Work to complete> Set down exactly the lines in the records below that run from the line with "Recreate this object" to the line with "const PLUG_HEIGHT = 22;", inclusive, and nothing more.

════

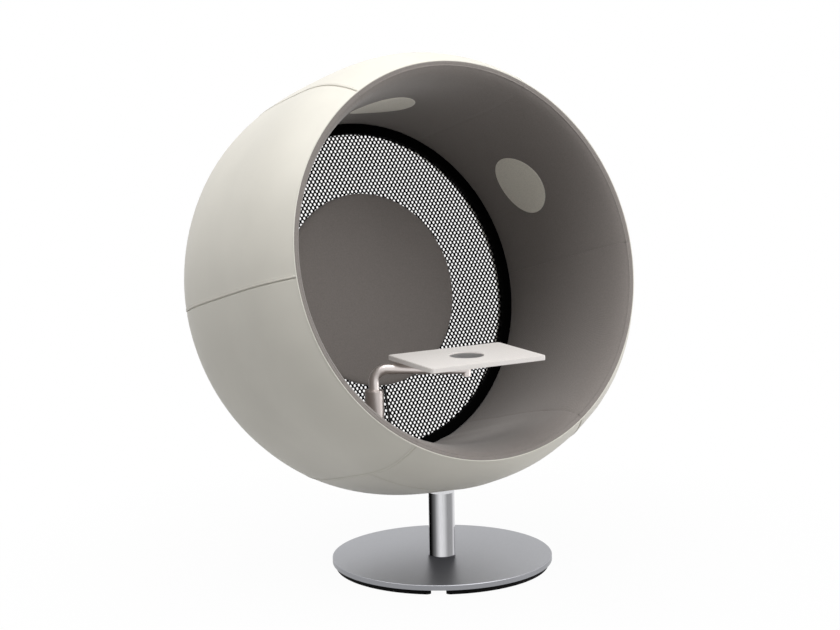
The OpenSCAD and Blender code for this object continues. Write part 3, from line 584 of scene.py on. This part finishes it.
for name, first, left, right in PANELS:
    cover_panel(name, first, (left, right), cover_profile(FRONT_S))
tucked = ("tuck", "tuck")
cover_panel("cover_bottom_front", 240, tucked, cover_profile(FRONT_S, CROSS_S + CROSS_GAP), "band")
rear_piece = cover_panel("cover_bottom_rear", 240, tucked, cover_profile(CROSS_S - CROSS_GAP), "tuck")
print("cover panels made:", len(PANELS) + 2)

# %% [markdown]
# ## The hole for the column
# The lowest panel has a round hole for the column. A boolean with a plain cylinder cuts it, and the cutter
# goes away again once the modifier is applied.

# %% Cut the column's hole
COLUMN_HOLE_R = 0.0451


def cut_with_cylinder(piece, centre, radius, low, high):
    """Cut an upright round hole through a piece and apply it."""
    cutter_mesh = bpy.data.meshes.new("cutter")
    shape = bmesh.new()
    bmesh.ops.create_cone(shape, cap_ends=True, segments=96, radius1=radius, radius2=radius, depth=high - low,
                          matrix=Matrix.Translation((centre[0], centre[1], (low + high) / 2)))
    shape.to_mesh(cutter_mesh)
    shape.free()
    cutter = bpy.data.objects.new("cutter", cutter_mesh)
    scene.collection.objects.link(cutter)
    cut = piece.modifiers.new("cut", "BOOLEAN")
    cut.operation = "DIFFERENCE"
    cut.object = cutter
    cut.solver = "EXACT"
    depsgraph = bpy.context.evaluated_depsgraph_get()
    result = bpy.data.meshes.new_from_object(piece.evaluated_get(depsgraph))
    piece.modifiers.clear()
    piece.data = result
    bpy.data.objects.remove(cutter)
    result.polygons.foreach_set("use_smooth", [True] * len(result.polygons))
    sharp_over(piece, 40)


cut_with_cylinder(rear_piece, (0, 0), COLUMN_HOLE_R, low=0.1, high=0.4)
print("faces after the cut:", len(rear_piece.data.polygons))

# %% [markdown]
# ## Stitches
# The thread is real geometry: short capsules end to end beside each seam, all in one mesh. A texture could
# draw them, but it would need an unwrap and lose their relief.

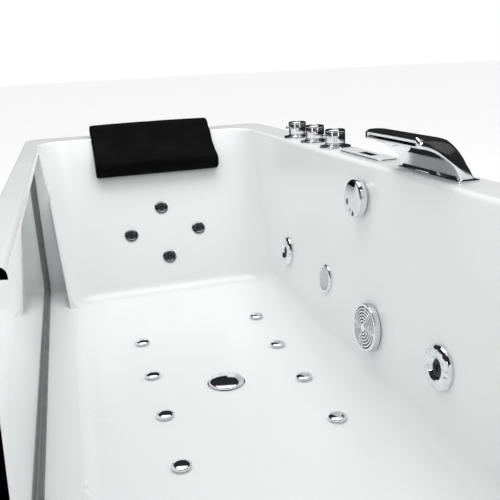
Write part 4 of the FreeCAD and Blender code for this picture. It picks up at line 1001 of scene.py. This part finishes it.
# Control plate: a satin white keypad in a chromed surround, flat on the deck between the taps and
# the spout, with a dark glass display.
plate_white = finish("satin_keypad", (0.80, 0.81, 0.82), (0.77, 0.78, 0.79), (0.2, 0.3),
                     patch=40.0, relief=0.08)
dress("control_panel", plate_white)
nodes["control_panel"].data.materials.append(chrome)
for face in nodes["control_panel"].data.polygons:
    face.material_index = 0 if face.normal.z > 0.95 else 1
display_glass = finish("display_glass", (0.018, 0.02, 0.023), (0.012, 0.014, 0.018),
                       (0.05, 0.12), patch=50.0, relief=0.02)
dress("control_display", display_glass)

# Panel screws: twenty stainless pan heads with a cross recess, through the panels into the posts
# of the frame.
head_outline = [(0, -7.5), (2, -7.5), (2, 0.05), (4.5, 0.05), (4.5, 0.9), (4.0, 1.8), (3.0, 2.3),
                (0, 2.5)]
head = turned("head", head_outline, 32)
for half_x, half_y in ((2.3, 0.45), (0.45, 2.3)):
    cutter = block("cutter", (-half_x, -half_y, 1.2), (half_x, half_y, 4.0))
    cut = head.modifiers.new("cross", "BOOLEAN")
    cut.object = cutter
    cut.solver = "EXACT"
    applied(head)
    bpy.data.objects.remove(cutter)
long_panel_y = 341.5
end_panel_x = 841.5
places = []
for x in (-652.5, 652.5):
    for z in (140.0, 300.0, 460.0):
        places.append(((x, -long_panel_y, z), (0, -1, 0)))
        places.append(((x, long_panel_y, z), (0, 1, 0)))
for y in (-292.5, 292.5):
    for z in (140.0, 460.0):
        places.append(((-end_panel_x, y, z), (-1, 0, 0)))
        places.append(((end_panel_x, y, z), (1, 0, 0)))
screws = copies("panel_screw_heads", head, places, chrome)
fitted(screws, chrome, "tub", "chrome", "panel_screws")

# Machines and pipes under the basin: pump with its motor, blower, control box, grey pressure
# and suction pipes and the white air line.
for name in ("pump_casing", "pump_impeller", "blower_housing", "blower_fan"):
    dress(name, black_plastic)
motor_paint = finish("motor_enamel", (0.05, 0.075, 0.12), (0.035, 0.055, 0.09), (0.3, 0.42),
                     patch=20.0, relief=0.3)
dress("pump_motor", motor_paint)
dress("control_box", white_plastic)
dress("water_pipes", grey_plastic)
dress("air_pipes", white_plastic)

════

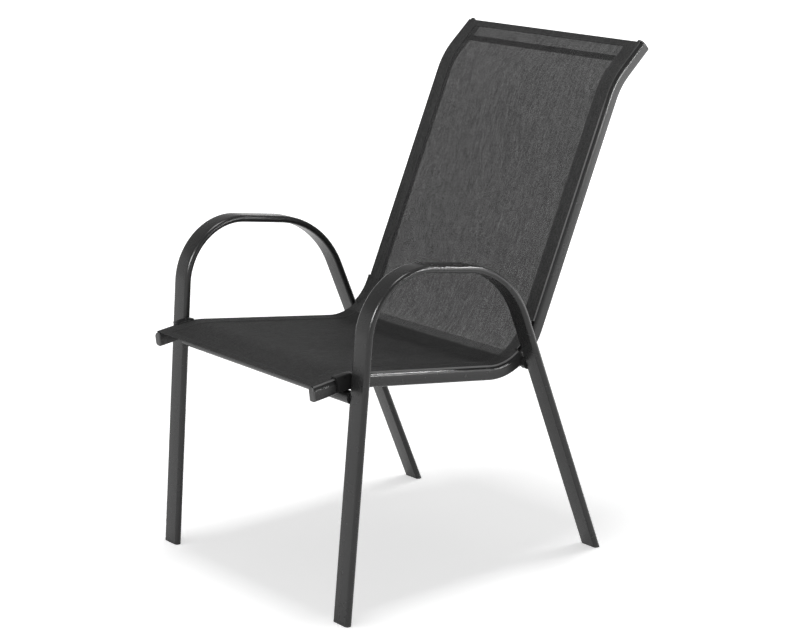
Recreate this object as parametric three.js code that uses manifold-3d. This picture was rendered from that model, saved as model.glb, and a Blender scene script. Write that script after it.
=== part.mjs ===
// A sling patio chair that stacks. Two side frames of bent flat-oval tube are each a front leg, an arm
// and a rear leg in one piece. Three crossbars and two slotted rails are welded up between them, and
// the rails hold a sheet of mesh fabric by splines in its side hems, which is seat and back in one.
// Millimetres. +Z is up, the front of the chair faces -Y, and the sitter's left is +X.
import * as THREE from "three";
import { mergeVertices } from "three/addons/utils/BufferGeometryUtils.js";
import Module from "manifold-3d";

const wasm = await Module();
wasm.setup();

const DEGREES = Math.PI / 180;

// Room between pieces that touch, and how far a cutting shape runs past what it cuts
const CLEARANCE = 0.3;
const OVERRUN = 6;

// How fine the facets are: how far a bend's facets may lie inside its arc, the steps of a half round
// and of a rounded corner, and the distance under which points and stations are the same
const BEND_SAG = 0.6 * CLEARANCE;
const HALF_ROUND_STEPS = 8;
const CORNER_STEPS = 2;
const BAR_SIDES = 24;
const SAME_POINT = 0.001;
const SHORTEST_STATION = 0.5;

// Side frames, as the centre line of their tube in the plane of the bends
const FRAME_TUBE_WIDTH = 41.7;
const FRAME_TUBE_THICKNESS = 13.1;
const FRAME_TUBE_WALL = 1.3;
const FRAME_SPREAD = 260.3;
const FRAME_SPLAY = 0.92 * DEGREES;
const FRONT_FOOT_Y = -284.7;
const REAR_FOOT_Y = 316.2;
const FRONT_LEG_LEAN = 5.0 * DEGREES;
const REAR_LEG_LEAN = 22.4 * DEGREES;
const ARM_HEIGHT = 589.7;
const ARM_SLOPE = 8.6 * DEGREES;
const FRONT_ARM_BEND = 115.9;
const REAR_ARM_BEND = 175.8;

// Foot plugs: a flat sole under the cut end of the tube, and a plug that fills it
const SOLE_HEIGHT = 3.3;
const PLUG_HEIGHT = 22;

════

Final result>
Recreate this object as parametric three.js code that uses manifold-3d. This picture was rendered from that model, saved as model.glb, and a Blender scene script. Write that script after it.
=== part.mjs ===
// A sling patio chair that stacks. Two side frames of bent flat-oval tube are each a front leg, an arm
// and a rear leg in one piece. Three crossbars and two slotted rails are welded up between them, and
// the rails hold a sheet of mesh fabric by splines in its side hems, which is seat and back in one.
// Millimetres. +Z is up, the front of the chair faces -Y, and the sitter's left is +X.
import * as THREE from "three";
import { mergeVertices } from "three/addons/utils/BufferGeometryUtils.js";
import Module from "manifold-3d";

const wasm = await Module();
wasm.setup();

const DEGREES = Math.PI / 180;

// Room between pieces that touch, and how far a cutting shape runs past what it cuts
const CLEARANCE = 0.3;
const OVERRUN = 6;

// How fine the facets are: how far a bend's facets may lie inside its arc, the steps of a half round
// and of a rounded corner, and the distance under which points and stations are the same
const BEND_SAG = 0.6 * CLEARANCE;
const HALF_ROUND_STEPS = 8;
const CORNER_STEPS = 2;
const BAR_SIDES = 24;
const SAME_POINT = 0.001;
const SHORTEST_STATION = 0.5;

// Side frames, as the centre line of their tube in the plane of the bends
const FRAME_TUBE_WIDTH = 41.7;
const FRAME_TUBE_THICKNESS = 13.1;
const FRAME_TUBE_WALL = 1.3;
const FRAME_SPREAD = 260.3;
const FRAME_SPLAY = 0.92 * DEGREES;
const FRONT_FOOT_Y = -284.7;
const REAR_FOOT_Y = 316.2;
const FRONT_LEG_LEAN = 5.0 * DEGREES;
const REAR_LEG_LEAN = 22.4 * DEGREES;
const ARM_HEIGHT = 589.7;
const ARM_SLOPE = 8.6 * DEGREES;
const FRONT_ARM_BEND = 115.9;
const REAR_ARM_BEND = 175.8;

// Foot plugs: a flat sole under the cut end of the tube, and a plug that fills it
const SOLE_HEIGHT = 3.3;
const PLUG_HEIGHT = 22;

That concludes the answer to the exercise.